Wednesday 22 August 2007, by Webmaster

“Firefly went on the air a few years ago and was instantly hailed by critics as one of the most canceled shows of the year.”

The quote above, from Joss Whedon (from the introduction in the special features) is both a truth and an indication of his ability to laugh at himself. Firefly was the third project that Joss Whedon had on television in 2002 alongside the seventh season of the immensely popular Buffy the Vampire Slayer and the fourth season of that show’s spin-off, Angel. Firefly was unlike either of those programs. It was a genre-crossing sci-fi/western set in space hundreds of years in the future following the crew of a spaceship that was on the losing side of a civil war. Eleven episodes were broadcast; most of the time out of order, with the first episode being broadcast last and three of them not broadcast at all. Advertising was abysmal. I watched Buffy religiously at the time and although I had heard of Firefly, I didn’t realize it was even being aired – and I was this show’s target market. In short, the program, content notwithstanding, was doomed, and it never finished out its first season. Plot threads were left unresolved and the fans that did catch the show were not happy.

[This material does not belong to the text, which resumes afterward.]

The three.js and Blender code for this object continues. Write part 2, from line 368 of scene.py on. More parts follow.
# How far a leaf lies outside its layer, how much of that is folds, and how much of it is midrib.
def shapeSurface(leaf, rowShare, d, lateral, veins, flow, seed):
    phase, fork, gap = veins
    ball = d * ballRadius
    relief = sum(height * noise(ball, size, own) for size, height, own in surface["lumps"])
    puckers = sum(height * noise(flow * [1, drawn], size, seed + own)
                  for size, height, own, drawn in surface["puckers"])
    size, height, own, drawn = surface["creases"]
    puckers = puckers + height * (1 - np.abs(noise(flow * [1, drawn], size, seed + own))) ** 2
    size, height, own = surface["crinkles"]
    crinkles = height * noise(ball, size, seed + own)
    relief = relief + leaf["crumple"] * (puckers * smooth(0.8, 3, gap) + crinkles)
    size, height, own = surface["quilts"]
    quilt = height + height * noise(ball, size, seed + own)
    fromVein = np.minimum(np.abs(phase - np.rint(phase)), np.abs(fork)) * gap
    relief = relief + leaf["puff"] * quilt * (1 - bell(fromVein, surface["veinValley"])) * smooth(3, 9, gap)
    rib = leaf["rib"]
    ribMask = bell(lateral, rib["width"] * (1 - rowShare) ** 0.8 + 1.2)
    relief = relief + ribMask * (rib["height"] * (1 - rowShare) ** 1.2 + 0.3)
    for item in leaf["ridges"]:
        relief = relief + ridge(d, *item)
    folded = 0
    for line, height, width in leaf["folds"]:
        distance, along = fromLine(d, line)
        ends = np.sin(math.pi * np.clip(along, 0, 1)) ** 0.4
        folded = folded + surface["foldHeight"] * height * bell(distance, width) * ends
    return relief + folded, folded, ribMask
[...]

But something interesting also happened. In late 2003, Fox put out a “Complete Series” box set for Firefly, containing the remaining three episodes and it sold like crazy, created resurgence in Internet buzz and Whedon fans started demanding more. All sorts of campaigns were being created to get Firefly back on the air. People wrote letters and the whole thing seemed to resonate. Universal answered the call and picked up the rights for a feature film. Rightfully so, Joss Whedon wrote and directed it (his feature film directing debut) and the complete cast came back. Serenity is as close a continuation of Firefly as could have possibly been done.

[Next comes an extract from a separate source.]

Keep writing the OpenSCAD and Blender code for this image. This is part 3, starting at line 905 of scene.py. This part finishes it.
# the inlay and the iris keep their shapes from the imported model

Serenity takes place something like a year or two after the events of Firefly. The Alliance, the ruling centralized government has been hunting down the Serenity’s crew ever since Dr. Simon Tam (Sean Maher) and his beyond mysterious younger sister River (Summer Glau, soon to star in The Sarah Connor Chronicles) came on board. River is mentally traumatized, completely unstable and, as a result, a liability to the ship and the rest of its crew. Not being able to find any jobs, Captain Reynolds (a.k.a. Mal) (Nathan Fillion, Slither) decides that it’s time to get rid of Simon and River. At their next stop, though, River is affected somehow by a subliminal message in a commercial and goes into full-on ass-kicking mode. Mal now realizes that the Alliance is looking for her for a reason, and offers the two of them sanctuary back on the ship so they can find out what’s going on.

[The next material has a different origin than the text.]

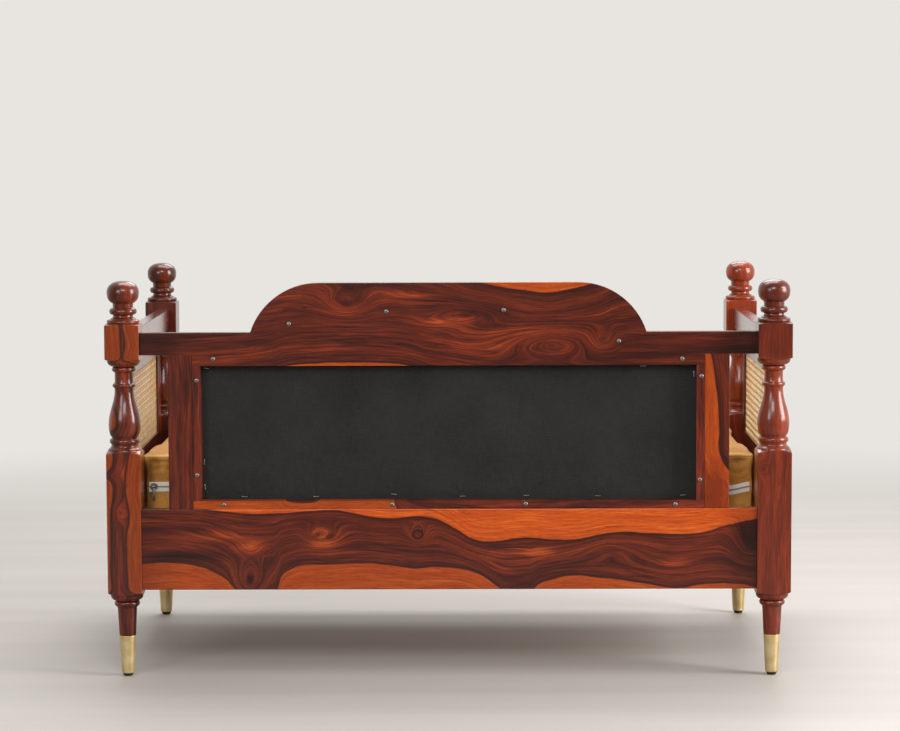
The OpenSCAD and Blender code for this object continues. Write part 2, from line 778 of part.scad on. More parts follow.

Trying to prevent them from accomplishing their goal is an Alliance employee known exclusively as The Operative (Chiwetel Ejiofor, Inside Man). He’s a ruthless assassin who does everything in his power to get River back, including holding Mal’s one-time passenger/love interest Inara (Morena Baccarin, Stargate SG-1) hostage and killing others. In addition to The Operative, the Serenity also finds itself having to fight Reavers. Reavers are a zombie-like clan of mindlessly aggressive humans that murder, rape and cannibalize heartlessly and without explanation. Needless to say, the crew has their work cut out for them, particularly since they aren’t exactly sure what their mission really is.

Joss Whedon is an excellent writer. I’m a big fan. He creates wonderful worlds and characters that have tons of nuances that make even the most evil more endearing. He’s a perfect writer for television where week after week we have time to spend with these characters and grow into their relationships. This is why Buffy and Angel were successful shows to begin with – great characters. Firefly was no exception; it just wasn’t given enough time. Serenity is fortunate that it has the television series as an established background, because the two hours it has to work with is simply not enough to do it on its own. The central four characters of Serenity (Mal/The Operative/Simon/River) work exceptionally well in the flow of the movie. The story wraps up nicely and you get a good feel of resolution at the end. But as a result, the supplementary characters don’t get enough screen time and they feel a bit wasted.

Inara felt thrown in for completion sake, although it’s evident the love between her and Mal is still stong and obvious, it doesn’t really fit in with the story so it gets dropped to the wayside (deleted scenes show a lot of this). Jayne (Adam Baldwin) was an excellent “is he or isn’t he a bad guy” crew member in the series, but here is essentially reduced to the wisecracking-muscle-who-likes-guns type. Most criminally underused are Wash (Alan Tudyk, A Knight’s Tale) and Zoe (Gina Torres, Cleopatra 2525), the husband and wife navigator and soldier who were hugely vital in creating the family vibe of the show. They are present on the ship in the film, but until the end act, don’t really get to make much impact. However, when they do, it does change the feel of the film and rest of the crew.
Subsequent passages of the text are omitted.